Los infantes y los jóvenes, si desean desarrollar espléndidamente su personalidad, tendrán necesariamente que privarse muchas veces de placeres inmediatos con la finalidad de esforzarse en largos lapsos de tiempo, para después recoger los frutos. Aquél que de niño y de joven no sabe aplazar las ganancias inmediatas, en el futuro recogerá magras cosechas. En cambio para quien ya está en los 50 ó 60 (según la condición física y económica de cada persona), lo más sabio es reservarse cada día momentos para disfrutar plenamente de la vida sin ningún fin utilitarista.

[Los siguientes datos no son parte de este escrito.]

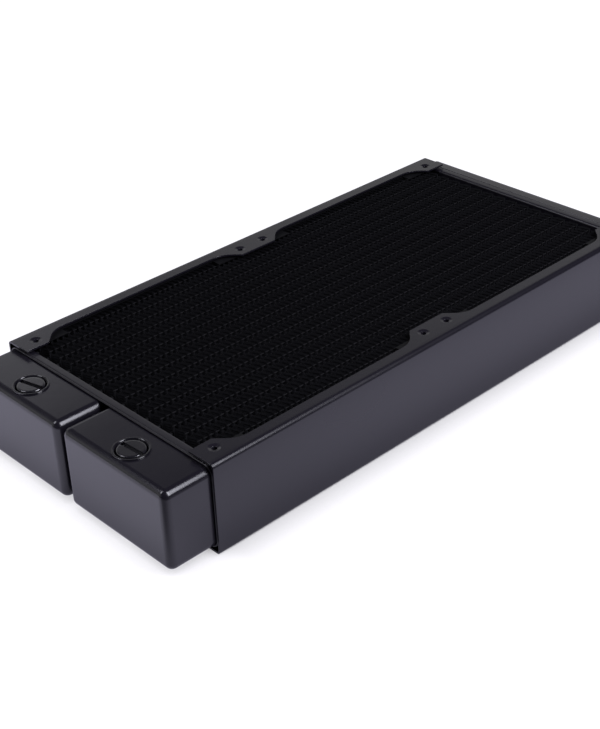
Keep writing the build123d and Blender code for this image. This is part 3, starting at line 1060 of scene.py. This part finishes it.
def make_world():
    """White to the camera. To the paint, a dark studio with a pale backdrop low down behind.

    The backdrop's brightness follows the height of the view's direction through a ramp, and
    fades towards the front.
    """
    world = bpy.data.worlds.new("studio")
    bpy.context.scene.world = world
    world.use_nodes = True
    tree = world.node_tree
    tree.nodes.clear()
    way = node(tree, "ShaderNodeTexCoord").outputs["Generated"]
    parts = node(tree, "ShaderNodeSeparateXYZ", Vector=way)
    behind = node(tree, "ShaderNodeMapRange", Value=parts.outputs["Y"], From_Min=-0.1, From_Max=0.45,
                  To_Min=0.03)
    pale = times(tree, grey_ramp(tree, parts.outputs["Z"], BACKDROP), behind.outputs["Result"])
    mix = node(tree, "ShaderNodeMixShader", Fac=node(tree, "ShaderNodeLightPath").outputs["Is Camera Ray"])
    for target, light in zip(mix.inputs[1:], (pale, 1.0)):
        shown = node(tree, "ShaderNodeBackground", Color=WHITE, Strength=light)
        tree.links.new(shown.outputs["Background"], target)
    node(tree, "ShaderNodeOutputWorld", Surface=mix.outputs["Shader"])


def make_camera(studio):
    """A camera on a sphere round the aim, turned about its own line of sight by the roll."""
    azimuth, elevation = studio.azimuth, studio.elevation
    back = Vector((math.sin(azimuth) * math.cos(elevation), -math.cos(azimuth) * math.cos(elevation),
                   math.sin(elevation)))
    data = bpy.data.cameras.new("camera")
    data.lens = studio.lens
    data.clip_start = 0.01
    camera = placed("camera", data)
    turned = back.to_track_quat("Z", "Y").to_matrix() @ Matrix.Rotation(studio.roll, 3, "Z")
    camera.matrix_world = Matrix.Translation(Vector(studio.aim) + back * studio.distance) @ turned.to_4x4()
    bpy.context.scene.camera = camera


class RADIATOR_OT_stage(bpy.types.Operator):
    """Pale floor, soft studio light and the camera"""
    bl_idname = "radiator.stage"
    bl_label = "Stage"

    def execute(self, context):
        scene = context.scene
        for name, values in SOFTBOXES.items():
            softbox(name, *values)
        make_floor(scene.radiator_finish)
        make_world()
        make_camera(scene.radiator_studio)
        scene.view_settings.view_transform = "Standard"
        return {"FINISHED"}


# ---- panel and registration ----

OPERATORS = (RADIATOR_OT_rails, RADIATOR_OT_trays, RADIATOR_OT_tanks, RADIATOR_OT_fins, RADIATOR_OT_ports,
             RADIATOR_OT_core, RADIATOR_OT_stage)


class RADIATOR_PT_pieces(bpy.types.Panel):
    """Lists the radiator's operators and sizes"""
    bl_idname = "RADIATOR_PT_pieces"
    bl_label = "Radiator"
    bl_space_type = "VIEW_3D"
    bl_region_type = "UI"
    bl_category = "Radiator"

    def draw(self, context):
        layout = self.layout
        for operator in OPERATORS:
            layout.operator(operator.bl_idname)
        for name, group in GROUPS.items():
            box = layout.box()
            box.label(text=group.__name__)
            settings = getattr(context.scene, name)
            for key in group.__annotations__:
                box.prop(settings, key)


CLASSES = (*GROUPS.values(), *OPERATORS, RADIATOR_PT_pieces)


def register():
    for made in CLASSES:
        bpy.utils.register_class(made)
    for name, group in GROUPS.items():
        setattr(bpy.types.Scene, name, PointerProperty(type=group))


def unregister():
    for name in GROUPS:
        delattr(bpy.types.Scene, name)
    for made in reversed(CLASSES):
        bpy.utils.unregister_class(made)


def main():
    register()
    for operator in OPERATORS:
        category, name = operator.bl_idname.split(".")
        getattr(getattr(bpy.ops, category), name)()


if __name__ == "__main__":
    main()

Cuando las décadas se han echado encima de nosotros, lo más sensato es tomar conciencia de ello y pegarnos más al presente.

Si en cualquier edad de nuestra vida el presente es importantísimo, más debiera serlo para toda persona de edad avanzada. En dicha etapa haríamos bien en hacer del consejo de Goethe una de las divisas de nuestra vida. Él dijo que debíamos darle al momento fugaz un valor de eternidad.

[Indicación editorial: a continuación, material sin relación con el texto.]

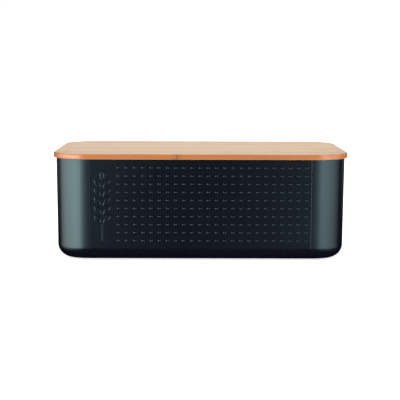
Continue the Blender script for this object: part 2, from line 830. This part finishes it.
def bamboo_material():
    """Oiled bamboo: fibres along the strip, a tone for each strip, redder upright faces, and
    knuckles across the strip."""
    nodes = Nodes(bpy.data.materials.new("oiled_bamboo"))
    place = nodes.add("ShaderNodeTexCoord").outputs["Object"]
    moved = nodes.add("ShaderNodeVectorMath", {"operation": "ADD"})
    nodes.feed(moved, "0", place)
    nodes.feed(moved, "1", nodes.attribute("shift"))
    along = moved.outputs[0]
    streak = nodes.noise(nodes.mapped(along, (9, 420, 420)), 1.0, 4.0, 0.6)
    fibre = nodes.noise(nodes.mapped(along, (40, 2200, 2200)), 1.0, 2.0, 0.5)
    pore = nodes.noise(nodes.mapped(along, (120, 3200, 3200)), 1.0, 1.0)
    broad = nodes.noise(nodes.mapped(along, (7, 40, 40)), 1.0, 2.0)
    x = nodes.add("ShaderNodeSeparateXYZ", None, Vector=place).outputs[0]
    line, second, halo = knuckle_marks(nodes, x, along)
    side = sidewardness(nodes)

    tone = nodes.math("ADD", nodes.attribute("tone"), nodes.spread(broad, 0.3, 0.7, -0.3, 0.3), True)
    colour = nodes.mix(tone, BAMBOO_LIGHT, BAMBOO_DARK)
    colour = nodes.mix(nodes.math("MULTIPLY", side, 0.85), colour, BAMBOO_SIDE)
    colour = nodes.mix(nodes.spread(streak, 0.42, 0.68, 0.0, 0.5), colour, BAMBOO_STREAK)
    colour = nodes.mix(nodes.spread(fibre, 0.45, 0.75, 0.0, 0.35), colour, BAMBOO_FIBRE)
    colour = nodes.mix(nodes.spread(pore, 0.6, 0.8, 0.0, 0.2), colour, BAMBOO_PORE)
    halo_share = nodes.math("MULTIPLY", halo, nodes.spread(side, 0.0, 1.0, 0.15, 0.7))
    colour = nodes.mix(halo_share, colour, KNUCKLE_HALO)
    colour = nodes.mix(nodes.math("MULTIPLY", second, 0.2), colour, KNUCKLE_SECOND)
    line_share = nodes.math("MULTIPLY", line, nodes.spread(side, 0.0, 1.0, 0.3, 0.8))
    colour = nodes.mix(line_share, colour, KNUCKLE_LINE)
    nodes.set(Base_Color=colour, Roughness=nodes.spread(streak, 0.3, 0.7, 0.28, 0.36), IOR=1.66)
    relief = nodes.math("SUBTRACT", nodes.math("ADD", nodes.math("MULTIPLY", streak, 0.5), fibre), line)
    nodes.set(Normal=nodes.bump(relief, BAMBOO_GRAIN, 0.35))
    return nodes.owner


def rubber_material():
    """Black rubber with a dusty, pebbled face."""
    nodes = Nodes(bpy.data.materials.new("black_rubber"))
    place = nodes.add("ShaderNodeTexCoord").outputs["Object"]
    pebble = nodes.noise(place, 1500.0, 2.0)
    dust = nodes.noise(place, 160.0, 3.0)
    colour = nodes.mix(nodes.spread(dust, 0.4, 0.7), RUBBER_DARK, RUBBER_DUST)
    nodes.set(Base_Color=colour, Roughness=nodes.spread(dust, 0.3, 0.7, 0.65, 0.85))
    nodes.set(Normal=nodes.bump(pebble, RUBBER_PEBBLE, 0.4))
    return nodes.owner


def floor_material():
    """White paper that glows a little, so that it stays white round the bin's shadow."""
    nodes = Nodes(bpy.data.materials.new("white_paper"))
    place = nodes.add("ShaderNodeTexCoord").outputs["Object"]
    tooth = nodes.noise(place, 90.0, 3.0)
    colour = nodes.mix(nodes.spread(tooth, 0.3, 0.7), PAPER_DARK, PAPER_LIGHT)
    nodes.set(Base_Color=colour, Roughness=0.9, Specular_IOR_Level=0.0)
    nodes.set(Emission_Color=rgba(1.0, 1.0, 1.0), Emission_Strength=PAPER_GLOW)
    return nodes.owner


# ---------------------------------------------------------------- the stage


def make_floor():
    """A sheet of white paper, far larger than the view, which isn't mirrored in the plastic."""
    bm = bmesh.new()
    reach = 6.0
    corners = [(-reach, -reach, 0), (reach, -reach, 0), (reach, reach, 0), (-reach, reach, 0)]
    bm.faces.new([bm.verts.new(corner) for corner in corners])
    mesh = bpy.data.meshes.new("floor")
    bm.to_mesh(mesh)
    bm.free()
    floor = add_object("floor", mesh)
    floor.data.materials.append(floor_material())
    floor.visible_glossy = False


def make_world():
    """Even white light all round, which the glossy surfaces don't mirror."""
    world = bpy.data.worlds.new("studio")
    bpy.context.scene.world = world
    world.use_nodes = True
    background = next(n for n in world.node_tree.nodes if n.type == "BACKGROUND")
    background.inputs["Color"].default_value = (1.0, 1.0, 1.0, 1.0)
    background.inputs["Strength"].default_value = ROOM_LIGHT
    world.cycles_visibility.glossy = False


def make_softbox(name, directions, heights, radiance, fades, colour=(1, 1, 1), distance=1.3):
    """A softbox that fills the view from the bin between two directions, in degrees round from the
    front (-Y) and positive towards +X, and between two heights. It fades towards its start, end,
    foot and top, each over a share of its size. Only glossy surfaces see it."""
    middle = math.radians(sum(directions) / 2)
    half_angle = math.radians((directions[1] - directions[0]) / 2)
    light = bpy.data.lights.new(name, "AREA")
    light.shape = "RECTANGLE"
    light.size = 2 * distance * math.tan(half_angle)
    light.size_y = heights[1] - heights[0]
    light.color = colour
    light.energy = radiance * math.pi * light.size * light.size_y
    nodes = Nodes(light)
    face = nodes.add("ShaderNodeNewGeometry").outputs["Parametric"]
    place = nodes.add("ShaderNodeSeparateXYZ", None, Vector=face).outputs
    start, end, foot, top = fades
    across = nodes.math("MULTIPLY", nodes.ease(place[0], 0.0, start), nodes.ease(place[0], 1.0, 1.0 - end))
    upright = nodes.math("MULTIPLY", nodes.ease(place[1], 0.0, foot), nodes.ease(place[1], 1.0, 1.0 - top))
    nodes.set(Strength=nodes.math("MULTIPLY", across, upright))
    obj = add_object(name, light)
    corner = Vector((math.copysign(HALF_X, middle), -math.copysign(HALF_Y, math.cos(middle)), 0))
    away = Vector((math.sin(middle), -math.cos(middle), 0))
    obj.location = corner + distance * away + Vector((0, 0, sum(heights) / 2))
    obj.rotation_euler = away.to_track_quat("Z", "Y").to_euler()
    obj.visible_camera = False
    obj.visible_diffuse = False
    return obj


def make_lights():
    """A strong softbox to the left of the camera and a weaker one to its right, two faint ones
    further round the back, and a bright backdrop that the lid's top mirrors."""
    front = (-1.0, 0.25)
    make_softbox("softbox_left", (-125, -6), front, 10.0, (0.77, 0.36, 0.92, 0.1))
    make_softbox("softbox_right", (5, 113), front, 5.2, (0.32, 0.82, 0.92, 0.1), (0.98, 1.0, 1.08))
    back = (-0.2, 0.6)
    even = (0.3, 0.3, 0.3, 0.3)
    cool = (0.8, 1, 1.1)
    make_softbox("softbox_left_back", (-155, -125), back, 0.3, even, cool)
    make_softbox("softbox_right_back", (115, 155), back, 0.3, even, cool)
    warm = (1, 0.98, 0.86)
    glow = make_softbox("backdrop_glow", (164, 196), (0.26, 1.4), 1.6, (0.1, 0.1, 0.12, 0.12), warm, 2.0)
    glow.location.x = 0


def make_camera():
    """A long lens a little above the lid, as a catalogue picture is taken."""
    place = Matrix.Translation((-0.0093, -1.532, 0.2502))
    pitch = math.radians(6.985)
    yaw = math.radians(0.344)
    roll = math.radians(0.20)
    camera = bpy.data.cameras.new("camera")
    camera.lens = 105.6
    camera.sensor_width = 36
    camera.clip_end = 50
    obj = add_object("camera", camera)
    turn = Matrix.Rotation(-yaw, 4, "Z") @ Matrix.Rotation(math.pi / 2 - pitch, 4, "X")
    obj.matrix_world = place @ turn @ Matrix.Rotation(roll, 4, "Z")
    bpy.context.scene.camera = obj


def make_object():
    bamboo = bamboo_material()
    make_tub(plastic_material())
    rubber = rubber_material()
    for node in FOOT_NODES:
        make_foot(node, rubber)
    face = Board(LID_HALF_X, LID_HALF_Y, LID_CORNER, RIM, LID_TOP, True)
    under_corner = LID_CORNER - (LID_HALF_X - UNDER_HALF_X)
    under = Board(UNDER_HALF_X, under_high.y, under_corner, under_low.z, RIM, False)
    make_ply("face", face, 11, bamboo)
    make_ply("under", under, 10, bamboo)


make_object()
make_floor()
make_world()
make_lights()
make_camera()
bpy.context.scene.view_settings.view_transform = "Standard"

En la edad avanzada no solamente debemos otorgar al presente un inmenso valor, sino ir más lejos aún: tratar de vivir cada momento con plena conciencia de nuestro espíritu y de los cinco sentidos. No se trata de convertirnos en sensualistas, pero sí de vivir muchos instantes del día de manera diferente: algunos con una profunda vida espiritual, otros con una finísima sensibilidad intelectual, y unos más con una franca sensibilidad físicamente placentera.

Una de las estrategias más eficaces para vivir felizmente en los últimos trechos de la vida, consiste en otorgarle un alto valor al pasado. Voltear hacia atrás no para recrearnos lastimeramente en lo que fuimos, sino para saborear nuestros logros, nuestros actos heroicos, lo mucho que ayudamos a otros; revivir en nuestra mente los grandes pasajes y sitios en los que estuvimos, los notables encuentros humanos que sostuvimos, los magníficos libros que leímos. En cierto sentido sería cierto para nosotros el dicho popular que afirma: “Recordar es vivir”.

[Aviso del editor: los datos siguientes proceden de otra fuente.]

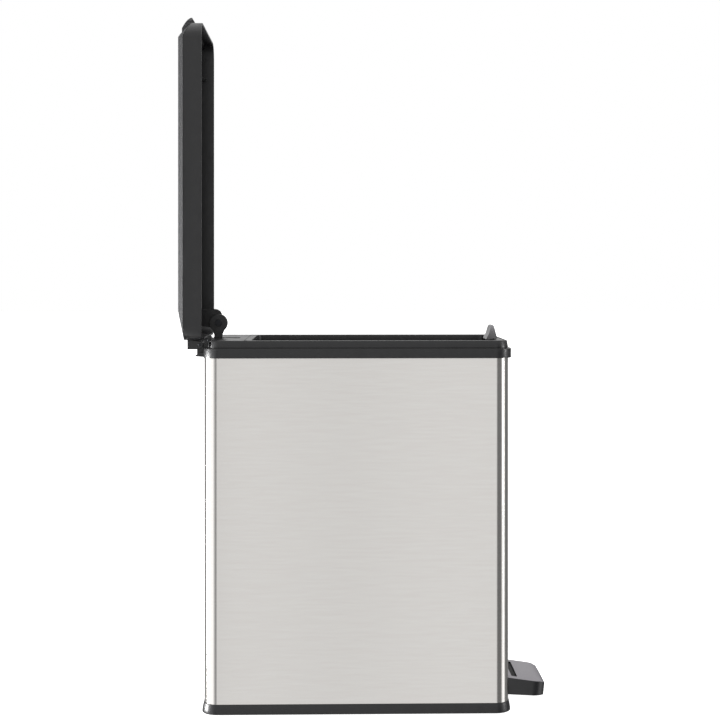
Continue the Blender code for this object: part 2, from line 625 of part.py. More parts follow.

No se trata de permanecer en la nostalgia al rememorar el pasado, como tampoco es cuestión de cerrarle la puerta a un futuro que aún mucho nos puede ofrecer. De lo que estamos hablando es de tener plena conciencia de que nuestro porvenir cada día es más corto y por lo tanto podemos encontrar en los recuerdos del ayer un enorme gozo y tranquilidad. Y que vivir cada momento nos resulta de un valor incalculable, pues a lo ‘fugaz’ le daremos el peso de ‘eternidad’. Esta conciencia nos permitirá disfrutar inmensamente el resto de vida que nos quede.

Reflexionemos en el enorme acierto científico de Darwin cuando expuso que las especies de animales que sobrevivían eran las más aptas, pero esa aptitud no correspondía necesariamente a los animales más fuertes sino a los que mejor se acoplaban al medio y a los cambios físicos de su entorno. Igualmente, la capacidad para adaptarnos a la acumulación de años, nos dará como resultado una vida mucho más feliz.